Diversity of Trail Experience—Mountain bicyclists, like other outdoor recreationalists, are diverse in our interests and abilities. Topanga riders range from beginners, including children first learning to ride, to skilled, technical, even professional riders. The one size fits all view of “fire roads yes/singletracks no,” does not serve the public’s recreational needs. Our highest priority for the Santa Monica Mountains has always been access to the entire length of the Backbone Trail. In Topanga, Hondo Canyon and the Musch trail are sections of the Backbone that mountain bikers want open. In the planning meeting, they presented a “Visitor Based Camping and Trail Map” that shows the Hondo Canyon section of the Backbone open to bikes. We need to support that. It is true that not everyone could ride all of the Hondo Canyon trail without walking, but that doesn’t mean it should be closed to us. In fact, part of the experience of mountain biking is the adventure of exploring new trails and to hop off and hike-a-bike sections that are too steep or technical for our abilities. Land managers don’t seem to understand this concept, or mountain bikers in general. The Musch Trail is a significant missing link in all of their plans. There’s a trail camp there, which we need access to. The Backbone Trail is the most significant, long distance trail in the Santa Monicas. It should be open to us. The Plan also envisions a major trailhead for the Coastal Slope Trail, a long distance trail on the ocean side slope of the mountains. This too must be multiple-use.

Connectivity of trails – There are at least two major obstacles to connectivity in Topanga. The first is the cyclist missing link to the Backbone mentioned above. The second is bike access to Temescal Canyon. Over the last several years, Temescal Canyon has become the site of regular meetings, seminars, interpretive events, family activities, etc. Those of us coming from the San Fernando Valley side cannot get there by bike. That’s particularly frustrating because there are two trails that go from Topanga State Park to Temescal and one trail that goes from Will Rogers State Park to Temescal. All three of these are closed to us. The Visitor Based map indicates that the Temescal Ridge Trail would be open to bikes. This is significant and needs to be supported.

Vehicles on dirt Mulholland – State Parks is considering allowing cars to drive along dirt Mulholland in the Mulholland Corridor Zone (see map). We oppose this. Note that it does not have to be either “visitor based” or “preservation based,” it can be a mix of both.
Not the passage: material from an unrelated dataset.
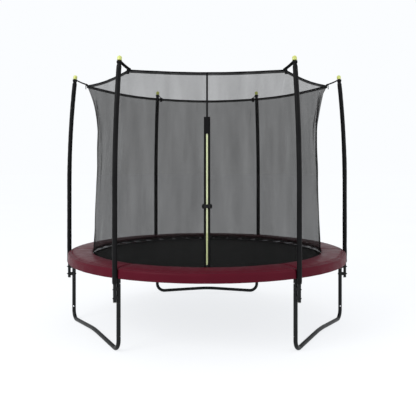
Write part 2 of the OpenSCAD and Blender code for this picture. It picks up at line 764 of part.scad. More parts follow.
module buckle_socket() {
    wall = 2;
    color(black) at_door() translate([0, 0, buckle_h]) {
        difference() {
            translate([-socket_l, -buckle_back - buckle_t, -buckle_w / 2])
                cube([socket_l + 7, buckle_t, buckle_w]);
            translate([-socket_l + 9, -buckle_back - buckle_t + wall, -buckle_w / 2 + 3])
                cube([socket_l, buckle_t - 2 * wall, buckle_w - 6]);
            translate([-socket_l + 13, -buckle_back - buckle_t + wall, -buckle_w / 2 - cut])
                cube([socket_window, buckle_t - 2 * wall, buckle_w + 2 * cut]);
            translate([-socket_l + 2, -buckle_back - buckle_t - cut, -buckle_hole])
                cube([3, buckle_t + 2 * cut, 2 * buckle_hole]);
        }
        translate([-socket_l, 0, 0]) buckle_tab();
    }
}

module buckle_plug() {
    prong_y = -buckle_back - buckle_t + 2.5;
    color(black) at_door() translate([0, 0, buckle_h]) {
        difference() {
            translate([plug_gap, -buckle_back - buckle_t, -buckle_w / 2])
                cube([plug_grip, buckle_t, buckle_w]);
            translate([plug_gap + plug_grip - 5, -buckle_back - buckle_t - cut, -buckle_hole])
                cube([3, buckle_t + 2 * cut, 2 * buckle_hole]);
        }
        translate([-20, prong_y, -2.5]) cube([21 + plug_gap, prong_t, 5]);
        for (side = [0, 1]) mirror([0, 0, side]) {
            translate([-22, prong_y, 8]) cube([23 + plug_gap, prong_t, 4]);
            translate([-18, prong_y, 11]) cube([7, prong_t, 3.6]);
        }
        translate([plug_gap + plug_grip, 0, 0]) mirror([1, 0, 0]) buckle_tab();
    }
}

frame_rail(0);  // frame_rail_1
frame_rail(1);  // frame_rail_2
frame_rail(2);  // frame_rail_3
frame_rail(3);  // frame_rail_4
frame_rail(4);  // frame_rail_5
frame_rail(5);  // frame_rail_6
upright(0);  // upright_1
upright(1);  // upright_2
upright(2);  // upright_3
upright(3);  // upright_4
upright(4);  // upright_5
upright(5);  // upright_6
leg_base(LEG_ANGLES[0]);  // leg_base_rear
leg_base(LEG_ANGLES[1]);  // leg_base_left
leg_base(LEG_ANGLES[2]);  // leg_base_right
leg_bolts();
pole_lower(0);  // pole_lower_1
pole_lower(1);  // pole_lower_2
pole_lower(2);  // pole_lower_3
pole_lower(3);  // pole_lower_4
pole_lower(4);  // pole_lower_5
pole_lower(5);  // pole_lower_6
poles_upper();
pole_plugs();
pole_spacers();
pole_bolts();
pole_nuts();
pole_sleeves();
pole_caps();
springs();
v_rings();
mat_webbing();
mat_border();
mat_centre();
pad_cover(0);  // pad_cover_1
pad_cover(1);  // pad_cover_2
pad_cover(2);  // pad_cover_3
pad_cover(3);  // pad_cover_4
pad_cover(4);  // pad_cover_5
pad_cover(5);  // pad_cover_6
pad_foam();
pad_ties();
net_panel(0);  // net_panel_1
net_panel(1);  // net_panel_2
net_panel(2);  // net_panel_3
net_panel(4);  // net_panel_4
net_panel(5);  // net_panel_5
net_door(-1);  // net_door_left
net_door(1);  // net_door_right
net_door_head();
net_top_cord();
corner_straps();
door_webbing();
zip_flap();
zip_tapes();
zip_teeth();
zip_slider();
zip_pull();
buckle_socket();
buckle_plug();
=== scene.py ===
import math

import bmesh
import bpy
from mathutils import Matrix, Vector, noise


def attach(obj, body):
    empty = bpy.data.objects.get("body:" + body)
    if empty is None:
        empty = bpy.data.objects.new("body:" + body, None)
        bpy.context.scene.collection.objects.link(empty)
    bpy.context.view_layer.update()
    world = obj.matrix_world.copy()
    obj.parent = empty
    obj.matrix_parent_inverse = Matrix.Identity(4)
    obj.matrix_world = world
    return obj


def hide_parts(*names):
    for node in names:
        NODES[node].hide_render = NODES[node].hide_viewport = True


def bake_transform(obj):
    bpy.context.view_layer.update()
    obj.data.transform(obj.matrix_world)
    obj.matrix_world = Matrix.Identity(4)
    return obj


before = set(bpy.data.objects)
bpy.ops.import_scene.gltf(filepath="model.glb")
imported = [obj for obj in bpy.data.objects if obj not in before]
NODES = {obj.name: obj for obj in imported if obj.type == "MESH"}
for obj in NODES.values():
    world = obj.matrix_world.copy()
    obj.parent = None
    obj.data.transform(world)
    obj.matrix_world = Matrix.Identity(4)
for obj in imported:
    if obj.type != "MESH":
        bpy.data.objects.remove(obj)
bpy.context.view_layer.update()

# ---- The part's own dimensions, in metres ----

POLES = [63, 117, 183, 237, 303, 357]
CORNERS = POLES + [POLES[0] + 360]
RING_R, RING_H = 1.200, 0.585
POLE_R, POLE_BEND_H, POLE_BEND_R, POLE_TOP_H = 1.242, 1.200, 9.0, 2.162
SLEEVE_FOOT, SLEEVE_RAD, POLE_RAD = 0.515, 0.019, 0.0125
NET_FOOT_H, NET_FOOT_R = 0.590, 1.017
NET_TOP_H, NET_CORNER_R, NET_SAG, NET_WAIST = 2.098, 1.085, 0.020, 0.075
MAT_R, MAT_TOP, MAT_BOTTOM = 1.015, 0.5862, 0.5838
MAT_T = MAT_TOP - MAT_BOTTOM
SPRINGS = 48
DOOR_EDGE = 0.0242
TAPE_IN, TAPE_OUT = 0.0061, 0.0241
CHAIN_IN, CHAIN_OUT = 0.0034, 0.0059
BEND_ANGLE = math.asin((POLE_TOP_H - POLE_BEND_H) / POLE_BEND_R)


def polar(r, deg, z):
    a = math.radians(deg)
    return Vector((r * math.cos(a), r * math.sin(a), z))


def smooth(a, b, x):
    t = min(max((x - a) / (b - a), 0), 1)
    return t * t * (3 - 2 * t)


# ---- Mesh building ----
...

It’s important that you let State Park officials know that you love Topanga State Park and have specific recreational needs there. We have seen the Angeles District of State Parks spend tax dollars on new “No Bikes” signage in Topanga and we’ve seen their employees attempt to re-designate Sin Nombre and two Foxes trails in Pt. Mugu to hiker-only (which CORBA literally caught in the act and prevented). Overall, they APPEAR to be biased against, and turning a blind-eye to the needs of the State’s residents who visit and recreate at State Parks via mountain bicycle. Well, State Parks is reaching out to the public for input and support. Let them know that you, as a State Parks visitor, supporter, and enthusiast, expect more from them, and equitable representation in this plan. Email comments to: or write: SOUTHERN SERVICE CENTER / Project Lead, 8885 Rio San Diego Dr., #270, San Diego, CA  92108-1627


Jim Hasenauer & Jeff Klinger

Backbone Trail Maintenance June 2010

Friday, June 25th, 2010

By Mark Langton 

Latigo Canyon section of the Backbone Trail just west of Newton Mtwy.

Over the last couple of weeks some new maintenance has occurred on the Backbone Trail along sections at Solstice and Latigo Canyons (National Park Service-held property). The crew that did the work is unknown at this time, but it is assumed that it was National Park Service or contracted by them.  It was very professionally done. Hand-worked tread leveling and minor widening has taken place, with a few sections being filled in with soft dirt. The depth of these short fill sections does not exceed one inch at their deepest. 

The trail heading east from Newton Motorway: Natural rock formations along the upper section and at the bottom as it enters the canyon bottom  have been left intact.  Switchbacks were left intact or filled slightly. 

Another section of the Backbone West of Newton Mtwy. where some rock was left in the tread.

The section of trail most affected is directly to the west of Newton Motorway. The tread surface of the first half-mile of this mildly rolling, somewhat technical section has been leveled and filled, and slightly widened, and three or four short rocky sections were removed, making it much less technical. Further to the west, where the trail has notoriously seen heavy erosion due to its steep pitch, it has been slightly re-routed and leveled, and several drainages have been added to assist with water runoff. This is a significant improvement for both uphill and downhill travel.  When contacted by CORBA, Melanie Beck, an outdoor recreation planner for the National Park Service, stated that the work was considered routine and done for resource maintenance and safety concerns. At the time of this report no information was available regarding any additional trail work in the immediate future. 

Over the last 23 years I have seen this type of trail work and it is indeed not out of the ordinary, nor is it overly aggressive (of which I have also seen). In fact, the soft sections of tread surface resemble that of a just-completed new trail. Compacting will take place over the next few months with use and moisture, and hydro-erosion will begin sculpting ruts and other natural formations. Climbing the filled sections was a little more work than usual, but they should get packed down soon enough. And descending required only slightly more attention paid to washing out. I am a little disappointed that the short rocky sections were removed, but that’s a personal selfishness—the trail is still a blast and is one of the best and most scenic sections in the Santa Monica Mountains National Recreation Area.